Friday, October 27, 2023

Colour Revolution: Victorian Art, Fashion and Design (Ashmolean Museum, Oxford until Feb 18 2024): Not Revolutionary but Certainly Colourful

John Frederick Lewis, The Pipe Bearer, 1858, Birmingham Museums

William Morris would have loved the Ashmolean's 'Colour Revolution'. It is crammed full of  beautiful, often useful things and it provides an equally beautiful, useful survey of Victorian culture, taste and innovation, their priorities and their prejudices. It is larger than I expected, more interesting, full of detail and well presented, albeit sometimes frustratingly dingy, for obvious conservation reasons. Ultimately, however, it is unsatisfying: stories left unfinished, avenues unpursued, threads dangling.

The main problem is that the exhibition starts with a flawed premise: we have a mourning dress, a black and white photograph, a Dickens quote, all setting up the narrative that the past is a dreary place. Yet anyone who knows anything about nineteenth century art and design, knows that it's all about colour, pattern and excess. The interesting story here is not the manufactured narrative of a 'colour revolution', but rather the real revolutions in manufacture, technology and trade which allowed the Victorians' love of colour to permeate through society and across the world. The exhibition does a good job of looking at potentially dry topics like the discovery of aniline dyes, advances in electroplating; and the costs involved, to individuals hanging arsenic-green wallpaper, or lead-painting majolica, to the wider world (natural dye producers in India), and to nature - thousands of hummingbirds sacrificed to fashion each year. This is where the exhibition is strongest and most innovative.

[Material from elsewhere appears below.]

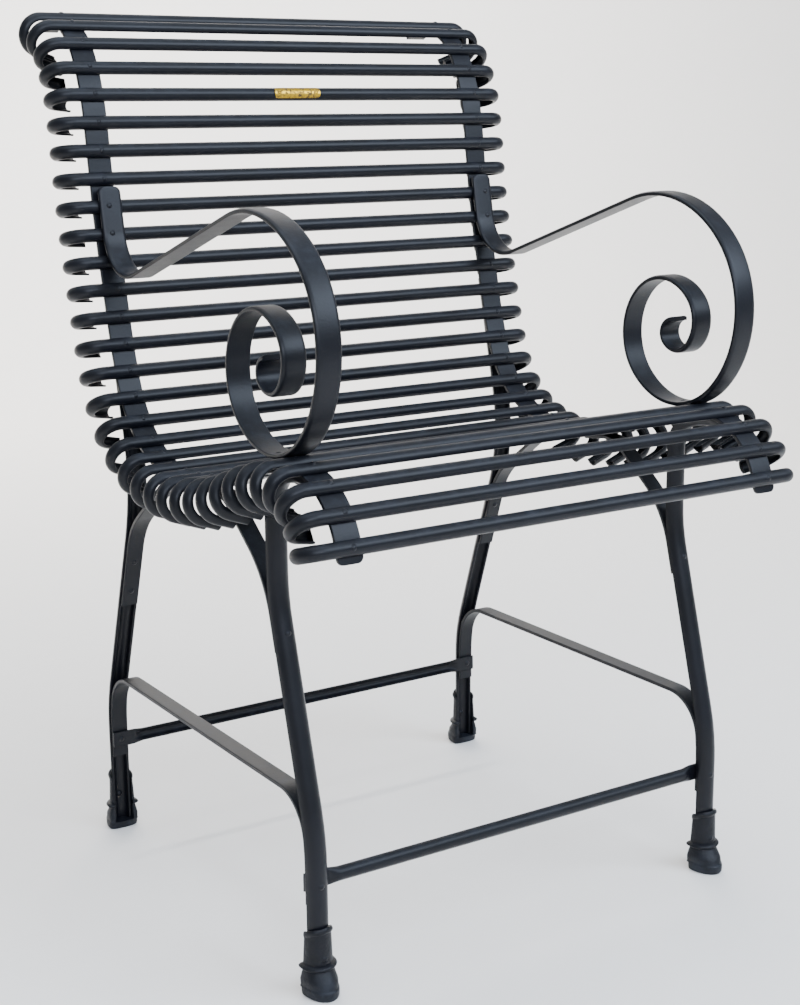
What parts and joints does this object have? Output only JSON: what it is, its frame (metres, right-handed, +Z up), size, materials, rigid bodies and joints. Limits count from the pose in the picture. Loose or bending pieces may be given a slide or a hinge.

Interesting too is the focus on the 1862 great(ish) International Exhibition which rarely gets any mention. William Burges' Great Bookcase is an arts and crafts masterpiece. A Daughter of Eve, her skin colour achieved with electrotype bronze, stops you in your tracks. The curators do well, in this age of didactic labelling, to let the image speak for itself: abolitionist pride in the midst of the American Civil War off-set by the statue's relegation to a trade stand. Not art but commerce. The fashion - not usually my thing - is also well-chosen and well-presented. Gaudily-striped stockings (for men and women) and a purple aniline dress which seems to have walked out of a Pre-Raphaelite painting; iridescently-gleaming necklaces which on closer inspection are made from hummingbird heads and beetles. Finally, the show dips into the Victorians' inspirations: from history, from the Middle and Far East, and from nature itself. Again, there is luscious Kashmir paisley, jewel-like Medieval manuscripts, ubiquitous Japanese prints, but the displays only scratch the surface.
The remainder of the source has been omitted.